Most Falkland residents are shocked that the Christian Brothers regime was responsible for such heinous and depraved acts. Yet according to one businessman who asked not to be identified, some in the community remain “in denial” about what happened.
“Some older people tell me there were rumours as far back as 1960 about what was going on at the school, but nobody ever did anything about it because the Brotherhood were seen as ‘untouchable’ in those days,” he said.
Falkland Fife councillor David MacDiarmid has lived in the village for 25 years.
He revealed that one of his first cases when he became a councillor in 2007 involved a former pupil from St Ninian’s who claimed he had been gang-raped by two pupils in woods surrounding the school decades earlier.
He agreed to meet the former pupil at Fife House in Glenrothes.
“He then poured his heart out to me,” recalled the councillor, “telling me things I didn’t want to know.
“Effectively he had been gang raped by two pupils in the woods surrounding the school.
“He named both the pupils, one whose whereabouts was unknown and the other I believe was living in Dundee.

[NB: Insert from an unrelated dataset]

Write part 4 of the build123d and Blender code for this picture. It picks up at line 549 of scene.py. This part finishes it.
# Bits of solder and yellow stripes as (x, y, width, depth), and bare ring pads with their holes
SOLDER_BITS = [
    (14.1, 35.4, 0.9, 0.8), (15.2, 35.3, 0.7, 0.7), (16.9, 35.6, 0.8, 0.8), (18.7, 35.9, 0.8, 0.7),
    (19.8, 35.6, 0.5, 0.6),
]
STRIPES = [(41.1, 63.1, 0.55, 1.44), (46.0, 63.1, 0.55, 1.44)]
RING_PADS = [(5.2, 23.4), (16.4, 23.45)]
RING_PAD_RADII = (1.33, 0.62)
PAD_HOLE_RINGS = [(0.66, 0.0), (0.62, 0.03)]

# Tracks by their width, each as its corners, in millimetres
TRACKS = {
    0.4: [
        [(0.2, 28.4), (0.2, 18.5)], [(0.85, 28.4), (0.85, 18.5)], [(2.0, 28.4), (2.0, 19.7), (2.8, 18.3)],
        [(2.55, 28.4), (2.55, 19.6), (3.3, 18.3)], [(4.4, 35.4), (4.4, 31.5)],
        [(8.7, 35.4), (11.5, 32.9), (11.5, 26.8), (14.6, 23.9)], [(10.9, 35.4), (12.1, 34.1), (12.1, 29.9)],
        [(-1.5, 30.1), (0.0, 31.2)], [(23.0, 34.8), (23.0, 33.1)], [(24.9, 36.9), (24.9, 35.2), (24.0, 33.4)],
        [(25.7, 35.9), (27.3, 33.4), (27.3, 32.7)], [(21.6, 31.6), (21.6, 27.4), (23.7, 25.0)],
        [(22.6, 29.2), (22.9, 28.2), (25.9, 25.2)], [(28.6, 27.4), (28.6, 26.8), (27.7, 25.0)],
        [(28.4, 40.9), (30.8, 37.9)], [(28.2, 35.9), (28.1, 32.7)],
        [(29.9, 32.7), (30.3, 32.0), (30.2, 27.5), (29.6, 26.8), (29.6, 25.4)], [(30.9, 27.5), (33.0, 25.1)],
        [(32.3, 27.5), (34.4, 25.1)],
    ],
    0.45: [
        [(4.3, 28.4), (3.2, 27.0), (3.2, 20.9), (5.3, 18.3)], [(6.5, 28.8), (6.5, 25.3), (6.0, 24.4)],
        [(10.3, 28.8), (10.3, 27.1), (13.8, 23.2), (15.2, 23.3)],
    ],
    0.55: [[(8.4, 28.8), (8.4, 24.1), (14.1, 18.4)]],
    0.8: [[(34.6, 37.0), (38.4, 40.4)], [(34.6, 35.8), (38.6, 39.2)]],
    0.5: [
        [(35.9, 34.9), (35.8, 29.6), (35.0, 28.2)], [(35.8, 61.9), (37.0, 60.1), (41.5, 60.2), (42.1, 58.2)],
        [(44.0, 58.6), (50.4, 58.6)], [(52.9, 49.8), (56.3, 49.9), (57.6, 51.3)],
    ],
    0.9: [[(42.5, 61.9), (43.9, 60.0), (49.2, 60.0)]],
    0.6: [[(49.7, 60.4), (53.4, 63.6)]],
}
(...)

“He travelled from the Glasgow area by bus to tell me this story, and despite his obvious grief had been in mainstream schooling and was doing well.”
Councillor MacDiarmid was in contact with him a few times after that trying to set up a meeting with the police.
He was then advised by a fellow councillor to drop the case and leave it to the police.
“To be honest I was totally out of my depth,” he recalled. “As time goes on and more and more cases are exposed, I often think of him and wished that I had ignored the advice given to me.”
The councillor said if he had been asked for a comment about St Ninian’s 25 years ago, it would be of “utter disbelief”.
“Unfortunately over the last 10 years or so,” he added, “we have been bombarded with historical abuse cases, not only involving the many priests that have been found and charged, but cases involving other people that were trusted mostly by the public, namely television and radio “personalities”.
“Have we not become a wee bit sanitised by it all now, to the extent that almost nothing shocks us anymore?”